WHAT YOU SHOULD DO: From the records below, transcribe only the lines running from the one with "What parts and" through the one with "Write the JSON". Keep both of those end lines.

RECORDED DATA:

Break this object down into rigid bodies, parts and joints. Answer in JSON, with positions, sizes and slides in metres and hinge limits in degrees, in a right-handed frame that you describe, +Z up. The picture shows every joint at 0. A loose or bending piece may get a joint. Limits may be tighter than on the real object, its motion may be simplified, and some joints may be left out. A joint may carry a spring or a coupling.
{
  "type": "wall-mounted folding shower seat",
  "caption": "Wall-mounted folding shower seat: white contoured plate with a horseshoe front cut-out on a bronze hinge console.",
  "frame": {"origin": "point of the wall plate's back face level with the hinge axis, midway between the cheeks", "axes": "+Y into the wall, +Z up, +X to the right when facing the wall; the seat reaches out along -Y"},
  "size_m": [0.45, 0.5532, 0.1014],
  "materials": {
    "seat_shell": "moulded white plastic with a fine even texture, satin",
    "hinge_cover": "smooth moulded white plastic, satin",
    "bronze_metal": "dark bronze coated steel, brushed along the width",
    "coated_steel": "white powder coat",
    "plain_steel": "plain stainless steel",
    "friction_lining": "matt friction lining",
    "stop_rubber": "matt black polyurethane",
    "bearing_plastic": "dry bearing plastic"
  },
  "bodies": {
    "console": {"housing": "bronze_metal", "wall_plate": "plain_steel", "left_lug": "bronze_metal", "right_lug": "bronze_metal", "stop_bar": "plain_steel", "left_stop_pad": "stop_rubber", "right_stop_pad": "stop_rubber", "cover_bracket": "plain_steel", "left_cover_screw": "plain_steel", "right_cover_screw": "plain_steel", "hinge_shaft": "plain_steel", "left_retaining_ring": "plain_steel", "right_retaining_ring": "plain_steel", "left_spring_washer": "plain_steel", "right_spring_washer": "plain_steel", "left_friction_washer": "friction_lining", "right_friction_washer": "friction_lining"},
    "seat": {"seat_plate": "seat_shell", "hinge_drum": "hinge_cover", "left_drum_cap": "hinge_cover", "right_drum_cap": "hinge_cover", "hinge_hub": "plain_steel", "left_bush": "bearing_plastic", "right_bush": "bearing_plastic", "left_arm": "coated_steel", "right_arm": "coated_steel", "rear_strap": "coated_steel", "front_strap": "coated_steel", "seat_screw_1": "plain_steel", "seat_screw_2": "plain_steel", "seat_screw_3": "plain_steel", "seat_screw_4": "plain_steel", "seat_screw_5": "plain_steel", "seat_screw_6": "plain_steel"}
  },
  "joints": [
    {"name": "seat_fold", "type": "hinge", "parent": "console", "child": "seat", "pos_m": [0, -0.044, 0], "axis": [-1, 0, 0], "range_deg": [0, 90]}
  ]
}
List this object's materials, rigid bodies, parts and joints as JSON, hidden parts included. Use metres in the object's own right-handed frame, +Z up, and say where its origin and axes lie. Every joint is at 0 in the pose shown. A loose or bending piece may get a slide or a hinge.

==

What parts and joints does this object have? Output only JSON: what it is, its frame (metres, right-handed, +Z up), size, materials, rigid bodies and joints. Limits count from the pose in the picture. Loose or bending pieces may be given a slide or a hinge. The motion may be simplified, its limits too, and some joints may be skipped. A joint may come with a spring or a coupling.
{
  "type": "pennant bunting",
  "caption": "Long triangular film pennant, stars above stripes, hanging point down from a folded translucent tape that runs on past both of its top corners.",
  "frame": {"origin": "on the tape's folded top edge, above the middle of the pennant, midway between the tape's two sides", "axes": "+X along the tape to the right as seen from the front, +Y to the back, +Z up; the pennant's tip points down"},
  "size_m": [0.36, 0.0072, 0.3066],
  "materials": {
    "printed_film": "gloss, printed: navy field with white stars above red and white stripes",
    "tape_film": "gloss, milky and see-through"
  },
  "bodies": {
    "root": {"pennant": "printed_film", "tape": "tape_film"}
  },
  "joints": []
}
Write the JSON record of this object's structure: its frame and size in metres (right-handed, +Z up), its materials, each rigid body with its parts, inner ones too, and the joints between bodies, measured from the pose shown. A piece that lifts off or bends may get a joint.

OUTPUT FOR THIS EXERCISE:
What parts and joints does this object have? Output only JSON: what it is, its frame (metres, right-handed, +Z up), size, materials, rigid bodies and joints. Limits count from the pose in the picture. Loose or bending pieces may be given a slide or a hinge. The motion may be simplified, its limits too, and some joints may be skipped. A joint may come with a spring or a coupling.
{
  "type": "pennant bunting",
  "caption": "Long triangular film pennant, stars above stripes, hanging point down from a folded translucent tape that runs on past both of its top corners.",
  "frame": {"origin": "on the tape's folded top edge, above the middle of the pennant, midway between the tape's two sides", "axes": "+X along the tape to the right as seen from the front, +Y to the back, +Z up; the pennant's tip points down"},
  "size_m": [0.36, 0.0072, 0.3066],
  "materials": {
    "printed_film": "gloss, printed: navy field with white stars above red and white stripes",
    "tape_film": "gloss, milky and see-through"
  },
  "bodies": {
    "root": {"pennant": "printed_film", "tape": "tape_film"}
  },
  "joints": []
}
Write the JSON record of this object's structure: its frame and size in metres (right-handed, +Z up), its materials, each rigid body with its parts, inner ones too, and the joints between bodies, measured from the pose shown. A piece that lifts off or bends may get a joint.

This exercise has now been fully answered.